Felaket Henry serisinin yazarı Francesca Simon, yeni kitapları Bizim Çete ve Boncuk’ta insanlarla hayvanlar arasına örülmeye çalışılan duvarları yerle bir ediyor.
Evimizi, sokağımızı ya da mahallemizi paylaştığımız hayvanların tamamen bizim dışımızda ve kendi aralarında bir dünyaları olduğunu fark etmek, onlarla yaşamayı daha anlamlı ve heyecanlı kılmıyor mu? Peki, biz onları geride bırakıp işe ya da okula gittiğimizde onların neler yaptığını hiç düşünüyor musunuz?Felaket Henry serisi ve Anne Baba Dükkânı gibi çok beğenilen kitapların yazarı Francesca Simon, bizlere tam da bu, dâhil olamadığımız için hayıflandığımız dünyanın kapısını aralıyor. “Buffin Sokağı Maceraları” olarak anmakta bir beis görmediğim serinin yayımlanan ilk iki kitabı Bizim Çete ve Boncuk’a Emily Bolam, çizgileriyle hayat veriyor.

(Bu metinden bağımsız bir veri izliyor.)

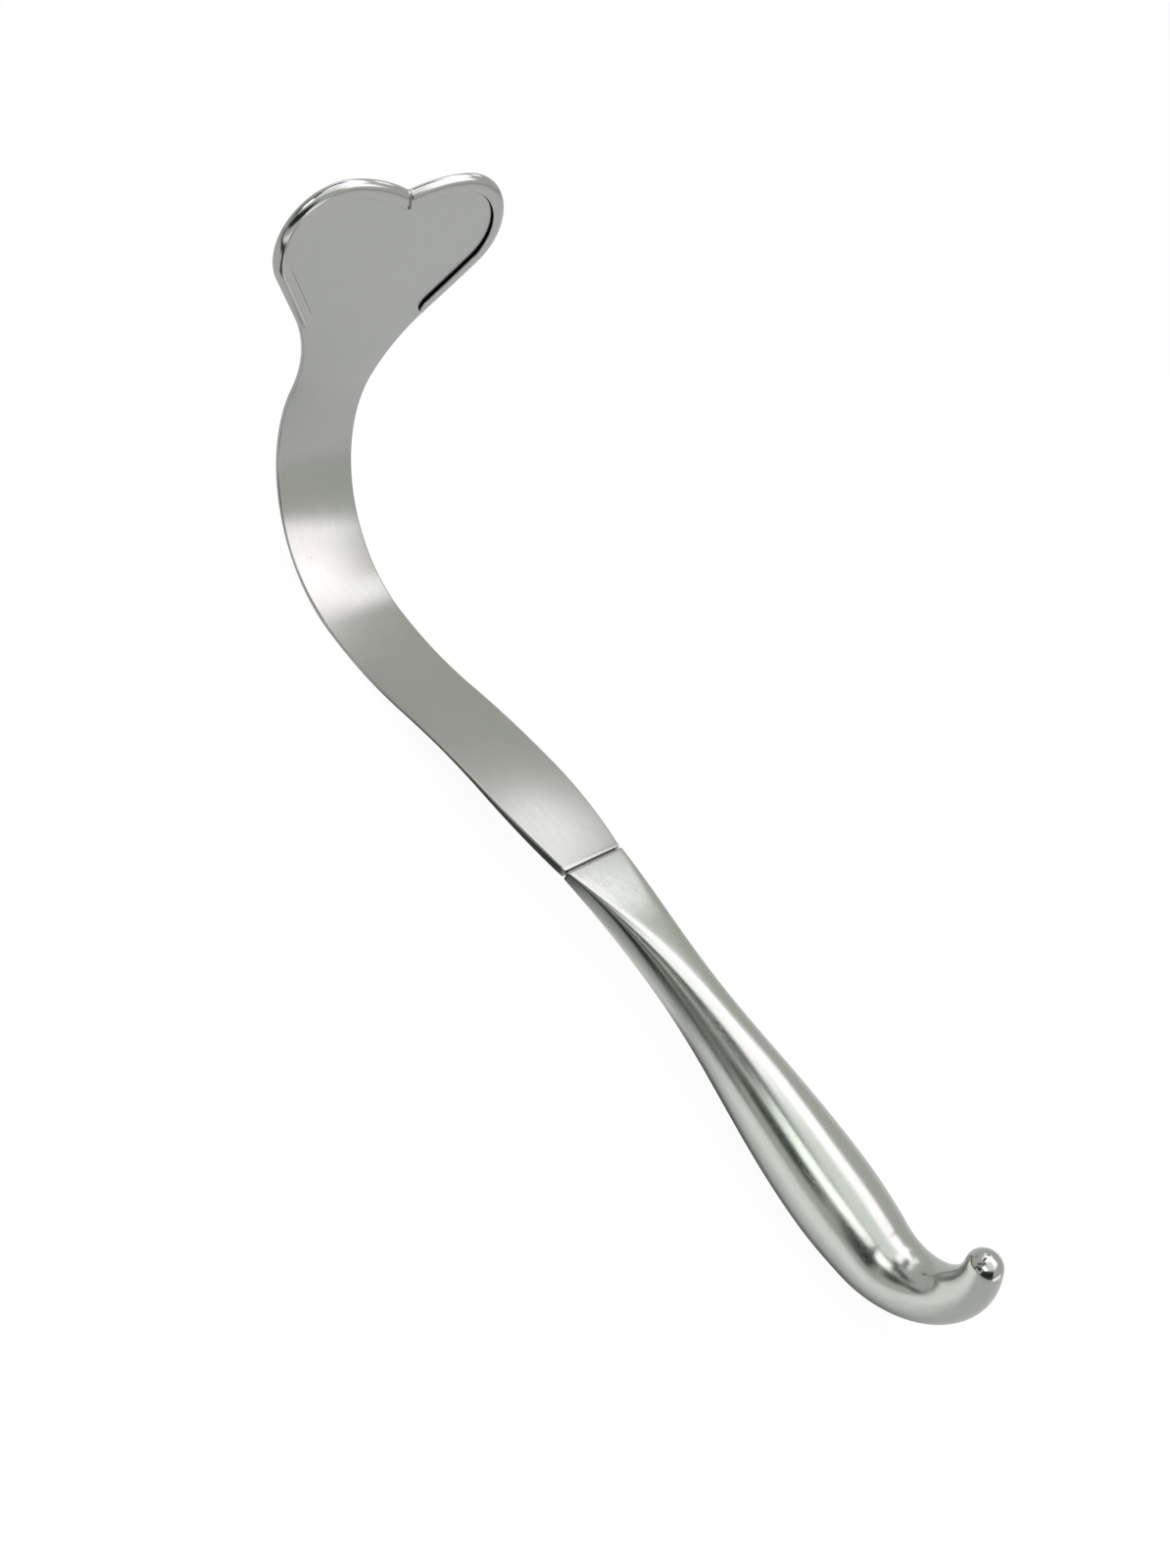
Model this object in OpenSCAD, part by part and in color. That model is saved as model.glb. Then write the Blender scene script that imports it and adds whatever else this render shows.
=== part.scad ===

Buffin Sokağı, bir papağan, dört köpek, altı kedi, iki fare, bir sıçan ve bir tavşan ailesi gibi kalabalık bir nüfusa ev sahipliği yapıyor. Akışta bir öncelik telaşı yok fakat kitapları yayımlanma sırasıyla ele alacak olursak, evvela Bizim Çete’den bahsetmek gerek. Kitap, ekibin çığırtkanı sayılan papağan Do-Re-Mi’nin sokağa yeni birinin, Ballı’nın geldiğini duyurmasıyla başlıyor. Ballı, sokak sakinleriyle tek tek tanışırken, biz de kitabın başında sadece isimlerini öğrenebildiğimiz tüm karakterlerin kişisel özelliklerine ve yaşadıkları yerlere dair fikir sahibi oluyoruz.
Francesca Simon, bizlere, hayatımızı paylaştığımız hayvanların apayrı bir dünyaya sahip olduğunu tasvir ettiği bu seriyi, neredeyse bir sosyal yaşam örneklemi olarak tasarlamış. Öyle ki bir arada yaşayan bu kalabalık popülasyonun her bir elemanı, hem bireysel hem de ekonomik farklılıklarıyla dikkat çekiyor. Bu detayın en rahat anlaşıldığı kitap ise Boncuk. Buffin Sokağındaki varlıklı evlerden birinin kedisi olan Boncuk, her gün kendisine verilen mükemmel mamalardan bıkıp farklı tatların peşine düşüyor. Bu yolculukta Boncuk, aynı sokakta yaşamalarına rağmen farklı standartlarda hayat süren arkadaşlarının yemeklerini tek tek tadıyor ve daha önce tanışmadığı lezzetler keşfediyor.
Simon’ın kitapların sonuna eklediği sorular ise kronik bir okur hastalığı olan unutkanlık meselesini kökten çözmeye bire bir. Öykünün detaylarını hatırlamanız için sizi zorlayan bu sorular, minik okurları daha dikkatli birer okur yapma yolunda erken ve yerinde bir müdahalede bulunuyor.
Francesca Simon, Bizim Çete ve Boncuk’ta insanlarla hayvanlar arasına örülmeye çalışılan duvarları yerle bir etmekle kalmıyor, çocuklarımıza hem hayvanlara hem de insanlara yaklaşırken ihtiyaçları olacak tüm bilgileri ve duyguları minicik bir hap gibi yutturuyor.